Third, make sure you know the lexicography. If you're dealing with a particular word, or even a context, make sure you have consulted one of the major reference lexica. By this I don't mean Thayer's for Greek, or Gesenius for Hebrew. Unfortunately, I mean Bauer-Arndt-Gingrich-Danker for Greek, and the Hebrew and Aramaic Lexicon of the Old Testament for Hebrew. Yes, I realize the former is $120.00 in hard cover, and the latter is $216.00 from CBD. But these are resources that you will use for a long time. In addition, they may be available for your Bible software at a somewhat reduced price. Also, by "consulted," I don't mean that you looked up the word and scanned through the discussion for the meaning you want.
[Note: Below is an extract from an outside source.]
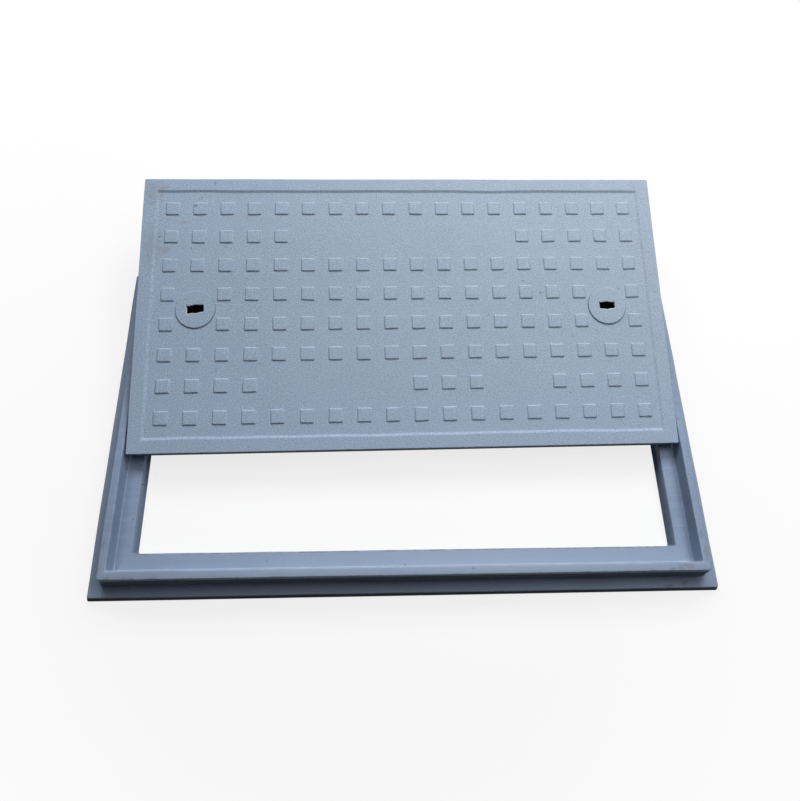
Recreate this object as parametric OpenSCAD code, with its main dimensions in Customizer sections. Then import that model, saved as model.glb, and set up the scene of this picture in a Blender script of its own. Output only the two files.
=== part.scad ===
// Composite access cover with its frame. The cover stands slid back, with its front
// edge down in the rebate and its underside resting on the back rail of the frame.

/* [Clear opening] */
// Length of the clear opening, left to right
opening_length = 900; // [700:10:1000]
// Width of the clear opening, front to back
opening_width = 450; // [420:10:600]

/* [Frame] */
// Height of the frame above its bed
frame_height = 54; // [48:1:70]
// Height of the ledge that the cover sits on
ledge_height = 26; // [20:1:34]
// Width of the ledge
ledge_width = 26; // [20:1:34]
// Width of the top face of the upstand round the cover
upstand_width = 13; // [10:1:22]
// Width of the bedding flange outside the upstand
flange_width = 19; // [12:1:40]
// Thickness of the bedding flange
flange_thickness = 14; // [8:1:18]
// Slope of the flange's edge, measured across its thickness
flange_draft = 4; // [1:0.5:6]
// Draft of the rebate wall, measured across its whole height
rebate_draft = 3; // [1:0.5:5]
// Draft of the opening wall, measured across the height of the ledge
wall_draft = 3; // [1:0.5:4]
// Draft of the upstand's outer wall, measured from the flange up
outer_draft = 5; // [2:0.5:8]
// Corner radius of the flange
flange_corner = 4; // [2:1:10]
// Corner radius of the upstand, seen from outside
frame_corner = 5; // [3:1:12]
// Corner radius of the rebate and of the clear opening
inner_corner = 3; // [2:1:8]

/* [Cover] */
// Gap between the cover and the rebate wall, all round
cover_gap = 3; // [2:0.5:5]
// Gap between the cover's body and the clear opening, all round
body_gap = 4; // [3:0.5:6]
// Thickness of the cover's plate under the field
plate_thickness = 14; // [10:1:20]
// Width of the raised border
border_width = 23; // [16:1:32]
// Height of the border and the studs above the field
relief = 2.5; // [1.5:0.5:4]
// Draft of the cover's body, measured across its whole height
body_draft = 4; // [2:0.5:6]
// Corner radius of the cover
cover_corner = 5; // [3:1:10]

/* [Studs] */
// Pitch of the studs, left to right
stud_pitch_x = 50; // [40:1:52]
// Pitch of the studs, front to back
stud_pitch_y = 55.5; // [44:0.5:56]
// Width of a stud at its foot
stud_foot = 25; // [18:1:30]
// Width of a stud at its top
stud_top = 23; // [16:1:28]
// Width of the bare border strip kept free of studs
stud_margin = 12; // [8:1:20]

/* [Ribs under the cover] */
// Thickness of the wall round the body
body_wall = 14; // [10:1:18]
// Thickness of the ribs
rib_thickness = 12; // [8:1:16]
// Widest bay allowed between two ribs
bay_limit = 100; // [70:5:104]
// Draft of a bay on each side
bay_draft = 2; // [1:0.5:4]

/* [Key sockets] */
// Diameter of the socket's raised disc
disc_diameter = 70; // [60:1:76]
// Diameter of the socket's cup below the disc
cup_diameter = 44; // [38:1:48]
// Length of the key slot
slot_length = 27; // [20:1:30]
// Width of the key slot
slot_width = 12.5; // [8:0.5:14]
// Thickness of the lip that the key turns under
lip_thickness = 10; // [8:1:12]
// Depth of the chamber that the key turns in
chamber_depth = 24; // [18:1:24]
// Column of studs that each disc stands in, counted from the end
disc_column = 2; // [2:1:3]

/* [Where the cover lies] */
// How far the cover is slid back from shut
slide_back = 195; // [150:5:230]
// How far the cover is turned on the frame, in degrees
cover_turn = 0.8; // [0:0.1:0.8]
// How far the front edge is pushed to one side
side_shift = 1; // [0:0.5:1]

/* [Hidden] */
slice = 0.01;
socket_clearance = 0.4;
disc_seat = 4;
cup_floor = 5;
chamber_diameter = 34;
boss_wall = 10;
slot_corner = 2;

// Frame outline, each as half a length or half a width
opening_half = [opening_length / 2, opening_width / 2];
ledge_inner = [for (half = opening_half) half + wall_draft];
rebate_foot = [for (half = ledge_inner) half + ledge_width];
rebate_mouth = [for (half = rebate_foot) half + rebate_draft];
upstand_outer = [for (half = rebate_mouth) half + upstand_width];
upstand_foot = [for (half = upstand_outer) half + outer_draft];
flange_edge = [for (half = upstand_foot) half + flange_width];
flange_foot = [for (half = flange_edge) half + flange_draft];

// Cover outline, measured from the plane that sits on the ledge
seat_rise = frame_height - ledge_height;
body_depth = ledge_height;
cover_foot = [for (half = rebate_foot) half - cover_gap];
cover_top = [for (half = cover_foot) half + rebate_draft];
body_root = [for (half = opening_half) half - body_gap];
body_foot = [for (half = body_root) half - body_draft];
field_level = seat_rise - relief;
plate_under = field_level - plate_thickness;
field_half = [for (half = cover_top) half - border_width];

// Studs: as many as the field holds, the same on each side of the middle
stud_room = [for (half = field_half) 2 * (half - stud_margin)];
stud_columns = floor((stud_room[0] - stud_foot) / stud_pitch_x) + 1;
stud_rows = floor((stud_room[1] - stud_foot) / stud_pitch_y) + 1;
function column_x(column) = (column - (stud_columns + 1) / 2) * stud_pitch_x;
function row_y(row) = (row - (stud_rows + 1) / 2) * stud_pitch_y;
disc_x = -column_x(disc_column);

// Rows are counted from the front. A run of studs is left out for each bare panel.
name_panel = [stud_rows - 1, 6, 13];
size_panel = [2, 5, 9];
load_panel = [2, 13, 14];
function in_panel(row, column, panel) =
    row == panel[0] && column >= panel[1] && column <= panel[2];
function under_disc(row, column) =
    abs(row_y(row)) < disc_diameter / 2 + stud_foot / 2
    && abs(abs(column_x(column)) - disc_x) < disc_diameter / 2;
function has_stud(row, column) =
    !in_panel(row, column, name_panel)
    && !in_panel(row, column, size_panel)
    && !in_panel(row, column, load_panel)
    && !under_disc(row, column);

// Ribs: the body is shared out into equal bays
bay_room = [for (half = body_root) 2 * (half - body_wall)];
bay_count = [for (room = bay_room) ceil((room + rib_thickness) / (bay_limit + rib_thickness))];
bay_size = [for (i = [0, 1]) (bay_room[i] + rib_thickness) / bay_count[i] - rib_thickness];
bay_pitch = [for (size = bay_size) size + rib_thickness];

// Key socket, measured down from the top of the disc
disc_thickness = disc_seat + relief;
cup_depth = lip_thickness + chamber_depth + cup_floor;
cup_bottom = seat_rise - cup_depth;

// Resting place: the tilt at which the underside just meets the back rail
front_foot_y = -cover_foot[1] + slide_back;
reach = rebate_mouth[1] - front_foot_y;
lean_reach = reach * cos(cover_turn) - body_foot[0] * sin(cover_turn);
cover_tilt = asin(body_depth / norm([lean_reach, seat_rise])) + atan(seat_rise / lean_reach);
back_foot_y = front_foot_y + 2 * cover_foot[1] * cos(cover_tilt) * cos(cover_turn)
    + cover_foot[0] * sin(cover_turn);
middle_y = (back_foot_y - flange_foot[1]) / 2;

// A flat outline with rounded corners
module rounded_outline(half, corner) {
    offset_half = [half[0] - corner, half[1] - corner];
    union() {
        square([2 * half[0], 2 * offset_half[1]], center = true);
        square([2 * offset_half[0], 2 * half[1]], center = true);
        for (x = [-1, 1], y = [-1, 1])
            translate([x * offset_half[0], y * offset_half[1]])
                circle(r = corner, $fn = 32);
    }
}

// A block with rounded corners whose foot and head have their own sizes
module drafted_block(foot, head, height, corner) {
    hull() {
        linear_extrude(slice)
            rounded_outline(foot, corner);
        translate([0, 0, height - slice])
            linear_extrude(slice)
                rounded_outline(head, corner);
    }
}

// A square-cornered block whose foot and head have their own sizes
module tapered_block(foot, head, height) {
    corners = [[-1, -1], [1, -1], [1, 1], [-1, 1]];
    points = concat(
        [for (c = corners) [c[0] * foot[0], c[1] * foot[1], 0]],
        [for (c = corners) [c[0] * head[0], c[1] * head[1], height]]
    );
    faces = [
        [0, 1, 2, 3], [7, 6, 5, 4],
        [0, 4, 5, 1], [1, 5, 6, 2], [2, 6, 7, 3], [3, 7, 4, 0]
    ];
    polyhedron(points, faces);
}

// The frame: bedding flange and upstand, with the rebate and the opening cut through
module frame() {
    under = outer_draft / (frame_height - flange_thickness) * flange_thickness;
    color("lightsteelblue")
        translate([0, -middle_y, 0])
            difference() {
                union() {
                    drafted_block(flange_foot, flange_edge, flange_thickness, flange_corner);
                    drafted_block(
                        [for (half = upstand_foot) half + under],
                        upstand_outer,
                        frame_height,
                        frame_corner
                    );
                }
                rebate_cut();
                opening_cut();
            }
}

// The rebate that the cover drops into
module rebate_cut() {
    over = rebate_draft / (frame_height - ledge_height);
    translate([0, 0, ledge_height])
        drafted_block(
            rebate_foot,
            [for (half = rebate_mouth) half + over],
            frame_height - ledge_height + 1,
            inner_corner
        );
}

// The clear opening through the ledge
module opening_cut() {
    over = wall_draft / ledge_height;
    translate([0, 0, -1])
        drafted_block(
            [for (half = opening_half) half - over],
            [for (half = ledge_inner) half + over],
            ledge_height + 2,
            inner_corner
        );
}

// Moves a shape from the cover's own place to where the cover lies on the frame
module lay_cover() {
    translate([side_shift, front_foot_y - middle_y, ledge_height])
        rotate([0, 0, cover_turn])
            rotate([cover_tilt, 0, 0])
                translate([0, cover_foot[1], 0])
                    children();
}

// The cover: one moulding with its rim, body, border, studs and ribs
module cover() {
    color("slategray")
        lay_cover()
            difference() {
                union() {
                    difference() {
                        union() {
                            drafted_block(cover_foot, cover_top, seat_rise, cover_corner);
                            translate([0, 0, -body_depth])
                                drafted_block(body_foot, body_root, body_depth + 1, cover_corner);
                        }
                        field_cut();
                        rib_bays();
                    }
                    studs();
                    socket_bosses();
                }
                socket_seats();
            }
}

// The sunk field inside the raised border
module field_cut() {
    translate([0, 0, field_level])
        tapered_block(field_half, [for (half = field_half) half + relief / 2], relief + 1);
}

// The rows of studs, with the places of the markings and the discs left bare
module studs() {
    for (row = [1:stud_rows], column = [1:stud_columns])
        if (has_stud(row, column))
            translate([column_x(column), row_y(row), field_level - 1])
                stud();
}

// One stud, sunk a millimetre into the field
module stud() {
    slope = (stud_foot - stud_top) / 2 / relief;
    foot = stud_foot / 2 + slope;
    head = stud_top / 2;
    tapered_block([foot, foot], [head, head], relief + 1);
}

// The bays between the ribs, open below
module rib_bays() {
    depth = plate_under + body_depth;
    head = [for (size = bay_size) size / 2 - bay_draft];
    mouth = [for (size = bay_size) size / 2 + bay_draft / depth];
    for (i = [1:bay_count[0]], j = [1:bay_count[1]])
        translate([
            (i - (bay_count[0] + 1) / 2) * bay_pitch[0],
            (j - (bay_count[1] + 1) / 2) * bay_pitch[1],
            -body_depth - 1
        ])
            tapered_block(mouth, head, depth + 1);
}

// The bosses that carry the key sockets, down to the foot of the ribs
module socket_bosses() {
    for (side = [-1, 1])
        translate([side * disc_x, 0, -body_depth])
            cylinder(d = cup_diameter + 2 * boss_wall, h = body_depth + plate_under + 1, $fn = 64);
}

// The bores and disc seats that the key sockets sit in
module socket_seats() {
    for (side = [-1, 1])
        translate([side * disc_x, 0, 0]) {
            translate([0, 0, field_level - disc_seat])
                cylinder(d = disc_diameter + 2 * socket_clearance, h = disc_seat + relief + 1, $fn = 64);
            translate([0, 0, cup_bottom - socket_clearance])
                cylinder(
                    d = cup_diameter + 2 * socket_clearance,
                    h = field_level - cup_bottom,
                    $fn = 64
                );
        }
}

// A key socket: a raised disc with a slot, over a cup that the key turns in
module key_socket(side) {
    color("lightslategray")
        lay_cover()
            translate([side * disc_x, 0, 0])
                difference() {
                    union() {
                        translate([0, 0, seat_rise - disc_thickness])
                            cylinder(d = disc_diameter, h = disc_thickness, $fn = 64);
                        translate([0, 0, cup_bottom])
                            cylinder(d = cup_diameter, h = cup_depth - 1, $fn = 64);
                    }
                    translate([0, 0, seat_rise - lip_thickness - 1])
                        linear_extrude(lip_thickness + 2)
                            rounded_outline([slot_length / 2, slot_width / 2], slot_corner);
                    translate([0, 0, cup_bottom + cup_floor])
                        cylinder(d = chamber_diameter, h = chamber_depth, $fn = 64);
                }
}

frame();
cover();
key_socket(-1);  // key_socket_left
key_socket(1);  // key_socket_right
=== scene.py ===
import math

import bmesh
import bpy
from mathutils import Euler, Matrix, Vector, noise


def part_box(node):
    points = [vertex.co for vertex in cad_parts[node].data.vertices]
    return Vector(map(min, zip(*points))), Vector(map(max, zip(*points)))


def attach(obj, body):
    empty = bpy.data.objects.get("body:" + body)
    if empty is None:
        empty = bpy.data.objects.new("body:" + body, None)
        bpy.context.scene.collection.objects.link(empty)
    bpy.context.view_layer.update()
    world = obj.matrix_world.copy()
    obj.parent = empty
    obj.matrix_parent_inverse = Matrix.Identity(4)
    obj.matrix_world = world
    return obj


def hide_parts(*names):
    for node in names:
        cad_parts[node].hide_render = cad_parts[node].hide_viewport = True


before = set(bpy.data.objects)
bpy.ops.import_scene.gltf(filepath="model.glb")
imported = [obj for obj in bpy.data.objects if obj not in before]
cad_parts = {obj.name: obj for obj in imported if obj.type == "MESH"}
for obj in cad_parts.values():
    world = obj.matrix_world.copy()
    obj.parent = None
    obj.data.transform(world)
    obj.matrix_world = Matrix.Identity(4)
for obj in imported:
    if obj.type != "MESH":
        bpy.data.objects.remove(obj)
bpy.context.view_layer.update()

MM = 0.001

# Sizes of the frame, as in the part's source
FRAME_HALF_X = 519 * MM
FRAME_HALF_Y = 294 * MM
FRAME_HEIGHT = 54 * MM
LEDGE_HEIGHT = 26 * MM
LEDGE_WIDTH = 26 * MM
UPSTAND_WIDTH = 13 * MM
FLANGE_WIDTH = 19 * MM
FLANGE_THICKNESS = 14 * MM
FLANGE_DRAFT = 4 * MM
DRAFT = 3 * MM
OUTER_DRAFT = 5 * MM
FLANGE_CORNER = 4 * MM
FRAME_CORNER = 5 * MM
INNER_CORNER = 3 * MM
CUT_SPACING = 9 * MM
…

What I mean is you read through the entry; you have considered the possible connotations of the word, and you have considered the limitations on those possibilities made by context. It is true that BAGD and HALOT are not inerrant, and academic specialists certainly have quibbles with particular entries, but again, they can keep beginners from stupid mistakes. All that being said, there is still a place for Thayer's and for the Brown-Driver-Briggs lexicon, especially as a place for beginners to start. The big reference lexica can be daunting for beginners who are overawed by the crowded page and the cryptic abbreviations that they present. In addition, with regard to BDB, the articles on the prepositions are mines of information in themselves. The beginner will learn a great deal about the functioning of the prepositions in Hebrew syntax from those essays.

Fourth, make sure you're familiar with the commentary literature. Again, I don't mean here that you have read all the commentaries on the passage, but rather that you have read a representative sample, enough to know the parameters on the meaning of the passage. Two caveats here. First, don't begin with the commentaries. Work through the passage yourself first, and be pretty comfortable with your understanding, then consult the commentaries. Second, most students read too many commentaries. My rule of thumb is 3-4, with maybe as many as 6 on a particularly difficult passage. Make sure that the commentaries you choose represent a variety of types. You should have at least one pre-critical commentary on your list. You should also have one that deals with technical matters of language and text. Then you should have one that is more sensitive to the theology of the text. Types two and three rarely co-exist within the same covers. Further, the pre-critical commentaries are generally much more aware of the theology and overall biblical context of the passage than are more recent ones.